Конечно, ничего не поделать с тем фактом, что первые князья носили скандинавские имена. Но это, говорил Ломоносов, — результат смешанных браков. «Почти все россияне имеют ныне имена греческие или еврейские, однако следует ли из того, чтобы они были греки или евреи или говорили по-гречески или по-еврейски?» Само имя «варяг» Ломоносов считал не племенным, а указывающим на род занятий («морской разбой») и употреблявшимся всеми народами Балтийского моря. Таким образом, известные в византийской истории варанги вполне могли быть скандинавами, а русские варяги — пруссами.
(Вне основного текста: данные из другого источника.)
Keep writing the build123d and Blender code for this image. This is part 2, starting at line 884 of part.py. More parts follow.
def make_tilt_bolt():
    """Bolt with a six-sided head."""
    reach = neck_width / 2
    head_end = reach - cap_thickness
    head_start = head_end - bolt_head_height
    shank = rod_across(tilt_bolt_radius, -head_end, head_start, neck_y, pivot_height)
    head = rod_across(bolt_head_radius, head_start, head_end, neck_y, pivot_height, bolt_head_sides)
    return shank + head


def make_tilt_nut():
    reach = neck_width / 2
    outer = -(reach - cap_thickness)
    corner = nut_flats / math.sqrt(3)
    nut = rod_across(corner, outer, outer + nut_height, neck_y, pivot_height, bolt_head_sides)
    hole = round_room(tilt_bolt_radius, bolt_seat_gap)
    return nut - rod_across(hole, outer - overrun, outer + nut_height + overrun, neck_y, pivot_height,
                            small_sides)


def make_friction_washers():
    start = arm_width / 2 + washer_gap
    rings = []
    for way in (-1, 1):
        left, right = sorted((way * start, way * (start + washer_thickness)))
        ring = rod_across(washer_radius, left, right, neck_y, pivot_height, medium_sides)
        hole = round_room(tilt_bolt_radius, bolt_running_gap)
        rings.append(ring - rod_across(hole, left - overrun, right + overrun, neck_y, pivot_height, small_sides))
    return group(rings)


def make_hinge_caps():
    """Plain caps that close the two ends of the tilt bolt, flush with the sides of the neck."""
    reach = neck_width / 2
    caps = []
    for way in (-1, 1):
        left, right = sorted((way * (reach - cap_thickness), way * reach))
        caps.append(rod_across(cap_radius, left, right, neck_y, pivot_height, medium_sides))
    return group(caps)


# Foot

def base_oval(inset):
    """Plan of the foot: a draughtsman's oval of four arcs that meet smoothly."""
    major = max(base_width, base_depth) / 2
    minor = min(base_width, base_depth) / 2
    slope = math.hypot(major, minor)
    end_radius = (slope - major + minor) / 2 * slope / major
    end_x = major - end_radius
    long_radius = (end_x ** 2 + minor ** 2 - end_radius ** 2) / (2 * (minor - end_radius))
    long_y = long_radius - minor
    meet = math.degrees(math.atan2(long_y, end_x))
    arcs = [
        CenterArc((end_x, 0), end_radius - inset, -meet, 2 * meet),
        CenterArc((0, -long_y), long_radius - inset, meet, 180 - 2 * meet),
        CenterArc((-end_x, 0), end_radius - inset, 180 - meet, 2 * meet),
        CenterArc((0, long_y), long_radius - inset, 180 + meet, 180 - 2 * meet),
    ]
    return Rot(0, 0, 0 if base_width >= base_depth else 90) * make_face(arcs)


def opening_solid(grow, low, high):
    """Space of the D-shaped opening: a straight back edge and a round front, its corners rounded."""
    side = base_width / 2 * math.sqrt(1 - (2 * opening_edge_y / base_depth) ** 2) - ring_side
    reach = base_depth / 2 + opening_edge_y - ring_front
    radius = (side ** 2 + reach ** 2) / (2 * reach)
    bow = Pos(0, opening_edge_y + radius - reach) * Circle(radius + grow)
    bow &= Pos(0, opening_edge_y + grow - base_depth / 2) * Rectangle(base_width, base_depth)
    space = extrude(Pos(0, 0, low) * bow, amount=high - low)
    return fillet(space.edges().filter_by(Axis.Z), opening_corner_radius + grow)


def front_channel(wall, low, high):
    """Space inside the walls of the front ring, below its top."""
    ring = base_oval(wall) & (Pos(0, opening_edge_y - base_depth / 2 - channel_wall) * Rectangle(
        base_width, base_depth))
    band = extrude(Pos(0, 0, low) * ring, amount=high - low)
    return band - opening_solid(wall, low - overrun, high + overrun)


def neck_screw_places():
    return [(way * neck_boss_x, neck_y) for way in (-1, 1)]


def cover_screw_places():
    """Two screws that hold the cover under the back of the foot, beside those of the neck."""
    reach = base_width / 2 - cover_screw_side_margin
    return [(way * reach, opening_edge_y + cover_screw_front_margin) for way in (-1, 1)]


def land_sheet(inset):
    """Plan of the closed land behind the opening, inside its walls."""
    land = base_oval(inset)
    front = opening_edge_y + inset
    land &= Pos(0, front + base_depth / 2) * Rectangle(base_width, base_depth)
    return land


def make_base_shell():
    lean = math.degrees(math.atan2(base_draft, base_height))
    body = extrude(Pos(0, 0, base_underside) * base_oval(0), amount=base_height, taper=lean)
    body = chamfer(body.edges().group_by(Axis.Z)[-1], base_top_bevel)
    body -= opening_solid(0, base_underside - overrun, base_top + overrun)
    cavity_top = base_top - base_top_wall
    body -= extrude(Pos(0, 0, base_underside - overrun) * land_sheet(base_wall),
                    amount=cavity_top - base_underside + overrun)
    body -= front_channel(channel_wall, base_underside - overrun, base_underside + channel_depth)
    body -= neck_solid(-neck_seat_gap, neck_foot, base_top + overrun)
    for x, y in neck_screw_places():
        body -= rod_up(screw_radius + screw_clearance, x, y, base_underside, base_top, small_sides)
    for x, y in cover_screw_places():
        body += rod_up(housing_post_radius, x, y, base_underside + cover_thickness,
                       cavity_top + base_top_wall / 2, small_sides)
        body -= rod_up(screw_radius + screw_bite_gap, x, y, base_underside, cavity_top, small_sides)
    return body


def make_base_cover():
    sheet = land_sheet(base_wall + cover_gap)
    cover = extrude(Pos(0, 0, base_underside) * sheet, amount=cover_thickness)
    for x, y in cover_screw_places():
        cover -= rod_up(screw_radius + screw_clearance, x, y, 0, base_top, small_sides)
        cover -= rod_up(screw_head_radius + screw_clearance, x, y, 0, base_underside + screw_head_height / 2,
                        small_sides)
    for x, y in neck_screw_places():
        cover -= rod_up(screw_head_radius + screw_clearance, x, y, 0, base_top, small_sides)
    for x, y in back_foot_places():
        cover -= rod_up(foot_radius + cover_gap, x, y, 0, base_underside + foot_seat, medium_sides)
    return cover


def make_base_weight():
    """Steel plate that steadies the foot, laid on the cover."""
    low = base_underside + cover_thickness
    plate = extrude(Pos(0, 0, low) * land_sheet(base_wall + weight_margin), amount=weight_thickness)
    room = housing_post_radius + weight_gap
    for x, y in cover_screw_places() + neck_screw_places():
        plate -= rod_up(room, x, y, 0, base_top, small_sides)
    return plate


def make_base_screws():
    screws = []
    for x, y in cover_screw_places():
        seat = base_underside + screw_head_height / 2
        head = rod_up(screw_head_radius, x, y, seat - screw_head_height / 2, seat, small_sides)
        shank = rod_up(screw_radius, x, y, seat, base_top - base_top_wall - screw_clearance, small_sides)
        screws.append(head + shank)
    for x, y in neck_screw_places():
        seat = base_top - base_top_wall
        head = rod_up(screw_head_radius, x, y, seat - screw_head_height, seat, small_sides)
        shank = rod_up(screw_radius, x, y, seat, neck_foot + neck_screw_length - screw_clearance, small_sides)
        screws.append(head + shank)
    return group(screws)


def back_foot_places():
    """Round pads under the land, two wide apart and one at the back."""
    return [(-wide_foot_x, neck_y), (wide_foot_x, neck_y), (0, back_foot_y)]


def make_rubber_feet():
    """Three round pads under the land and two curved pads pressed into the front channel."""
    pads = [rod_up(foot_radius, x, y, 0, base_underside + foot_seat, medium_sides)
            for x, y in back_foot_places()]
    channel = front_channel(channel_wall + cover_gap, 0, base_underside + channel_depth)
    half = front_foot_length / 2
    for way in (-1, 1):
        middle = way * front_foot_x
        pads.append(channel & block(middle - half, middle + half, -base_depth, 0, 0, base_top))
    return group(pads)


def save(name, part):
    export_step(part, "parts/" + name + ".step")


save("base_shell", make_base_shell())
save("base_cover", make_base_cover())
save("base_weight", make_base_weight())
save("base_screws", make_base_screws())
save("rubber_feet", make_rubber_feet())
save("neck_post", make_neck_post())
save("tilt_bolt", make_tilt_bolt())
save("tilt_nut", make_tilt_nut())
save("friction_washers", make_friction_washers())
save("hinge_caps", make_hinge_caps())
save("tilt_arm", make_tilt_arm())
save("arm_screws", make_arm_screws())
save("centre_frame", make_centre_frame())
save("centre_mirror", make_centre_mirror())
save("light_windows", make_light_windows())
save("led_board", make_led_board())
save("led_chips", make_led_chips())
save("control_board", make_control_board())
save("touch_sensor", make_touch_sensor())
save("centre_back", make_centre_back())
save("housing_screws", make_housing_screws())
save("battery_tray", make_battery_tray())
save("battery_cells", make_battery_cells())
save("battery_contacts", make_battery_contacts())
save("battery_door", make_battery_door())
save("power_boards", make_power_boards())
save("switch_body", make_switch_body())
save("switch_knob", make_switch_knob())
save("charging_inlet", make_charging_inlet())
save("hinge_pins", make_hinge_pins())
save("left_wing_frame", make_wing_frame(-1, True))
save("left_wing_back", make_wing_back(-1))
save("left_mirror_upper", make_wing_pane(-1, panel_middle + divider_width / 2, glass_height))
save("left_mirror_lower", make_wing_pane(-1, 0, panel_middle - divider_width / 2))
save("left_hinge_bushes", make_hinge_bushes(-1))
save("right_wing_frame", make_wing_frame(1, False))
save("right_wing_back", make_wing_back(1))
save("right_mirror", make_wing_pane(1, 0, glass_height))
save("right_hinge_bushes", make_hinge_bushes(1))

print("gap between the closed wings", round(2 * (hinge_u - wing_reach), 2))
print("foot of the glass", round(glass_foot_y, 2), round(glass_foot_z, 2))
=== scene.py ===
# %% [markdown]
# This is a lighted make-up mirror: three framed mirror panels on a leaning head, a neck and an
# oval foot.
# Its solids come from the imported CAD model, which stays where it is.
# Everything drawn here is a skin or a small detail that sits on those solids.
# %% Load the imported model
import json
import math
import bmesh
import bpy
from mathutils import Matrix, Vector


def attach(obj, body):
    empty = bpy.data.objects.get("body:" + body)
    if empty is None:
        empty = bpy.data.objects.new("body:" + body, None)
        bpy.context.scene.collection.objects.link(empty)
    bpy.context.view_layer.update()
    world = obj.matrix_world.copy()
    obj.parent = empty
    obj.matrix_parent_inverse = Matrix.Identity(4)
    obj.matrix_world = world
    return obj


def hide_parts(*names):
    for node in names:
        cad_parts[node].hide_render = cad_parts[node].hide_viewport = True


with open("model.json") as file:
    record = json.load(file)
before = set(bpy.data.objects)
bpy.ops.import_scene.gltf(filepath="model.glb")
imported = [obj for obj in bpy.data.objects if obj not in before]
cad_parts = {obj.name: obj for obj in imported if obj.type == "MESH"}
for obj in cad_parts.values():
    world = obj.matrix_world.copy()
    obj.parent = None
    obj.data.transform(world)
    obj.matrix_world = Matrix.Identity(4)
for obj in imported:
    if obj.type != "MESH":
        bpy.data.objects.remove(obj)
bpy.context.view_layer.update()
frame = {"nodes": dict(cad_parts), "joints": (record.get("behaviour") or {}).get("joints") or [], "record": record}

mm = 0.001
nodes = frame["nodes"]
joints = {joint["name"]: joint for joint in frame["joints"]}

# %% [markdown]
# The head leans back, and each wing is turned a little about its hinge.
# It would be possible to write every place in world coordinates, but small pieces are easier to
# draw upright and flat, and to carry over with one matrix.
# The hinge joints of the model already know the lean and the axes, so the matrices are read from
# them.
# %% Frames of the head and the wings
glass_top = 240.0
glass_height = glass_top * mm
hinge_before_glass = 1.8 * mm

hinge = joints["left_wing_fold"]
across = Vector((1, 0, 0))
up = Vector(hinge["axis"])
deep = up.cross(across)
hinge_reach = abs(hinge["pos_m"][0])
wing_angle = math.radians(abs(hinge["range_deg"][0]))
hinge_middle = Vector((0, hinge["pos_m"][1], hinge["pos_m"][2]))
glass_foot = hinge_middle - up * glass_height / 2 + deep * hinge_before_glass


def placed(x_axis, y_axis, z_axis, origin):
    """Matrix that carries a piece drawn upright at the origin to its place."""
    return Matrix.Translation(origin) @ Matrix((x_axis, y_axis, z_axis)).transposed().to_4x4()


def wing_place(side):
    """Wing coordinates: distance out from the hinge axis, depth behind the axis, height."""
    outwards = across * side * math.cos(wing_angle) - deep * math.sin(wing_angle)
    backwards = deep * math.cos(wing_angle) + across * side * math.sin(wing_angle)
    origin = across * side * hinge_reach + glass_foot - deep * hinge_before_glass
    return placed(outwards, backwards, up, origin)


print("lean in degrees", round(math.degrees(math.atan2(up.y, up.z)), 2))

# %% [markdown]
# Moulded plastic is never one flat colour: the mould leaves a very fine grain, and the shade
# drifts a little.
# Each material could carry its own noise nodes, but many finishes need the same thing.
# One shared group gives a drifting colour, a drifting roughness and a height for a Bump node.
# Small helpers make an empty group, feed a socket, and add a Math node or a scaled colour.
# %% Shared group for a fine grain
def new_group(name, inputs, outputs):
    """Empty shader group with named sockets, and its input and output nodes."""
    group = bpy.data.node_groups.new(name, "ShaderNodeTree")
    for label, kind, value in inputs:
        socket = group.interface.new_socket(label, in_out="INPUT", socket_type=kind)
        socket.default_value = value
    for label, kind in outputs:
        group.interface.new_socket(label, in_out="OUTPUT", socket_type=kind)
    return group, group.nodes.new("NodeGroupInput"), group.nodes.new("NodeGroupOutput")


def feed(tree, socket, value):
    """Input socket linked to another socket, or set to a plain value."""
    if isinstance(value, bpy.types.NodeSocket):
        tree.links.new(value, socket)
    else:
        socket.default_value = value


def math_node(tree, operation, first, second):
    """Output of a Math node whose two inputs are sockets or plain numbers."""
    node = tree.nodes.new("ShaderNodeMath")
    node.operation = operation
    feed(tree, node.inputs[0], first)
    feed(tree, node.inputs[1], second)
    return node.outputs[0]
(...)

Порою Ломоносов, споря с покойным Байером, не стесняет себя в выражениях. «Последуя своей фантазии, Бейер имена великих князей российских перевертывал весьма смешным и непозволенным образом; так что из Владимира вышел у него Валдамар, из Ольги Аллогия, из Всеволода Визавалдур и проч. <…> Ежели сии Бейеровы перевертки принять за доказательства, то сие подобным образом заключить можно, что имя Байер [120] происходит от российского „бурлак“».
Вопрос о том, как связаны между собой славянское имя Владимир и германское Waldemar (от wald— «власть» и meri— «знаменитый»), сложен. Может быть, одно происходит от другого, возможно, оба имени восходят к общему праиндоевропейскому источнику. Фигурирующая в скандинавских сагах «Аллогия», жена Вальдемара, — видимо, результат искажения имени «Ольга» (хотя «Ольга» может восходить к германской «Хельге»), «Визавалдур» — это германская транскрипция «Всеволода». Таким образом, отчасти Ломоносов прав, но грубости его это не объясняет и не оправдывает.
120
Ломоносов пишет то «Бейер», то «Байер».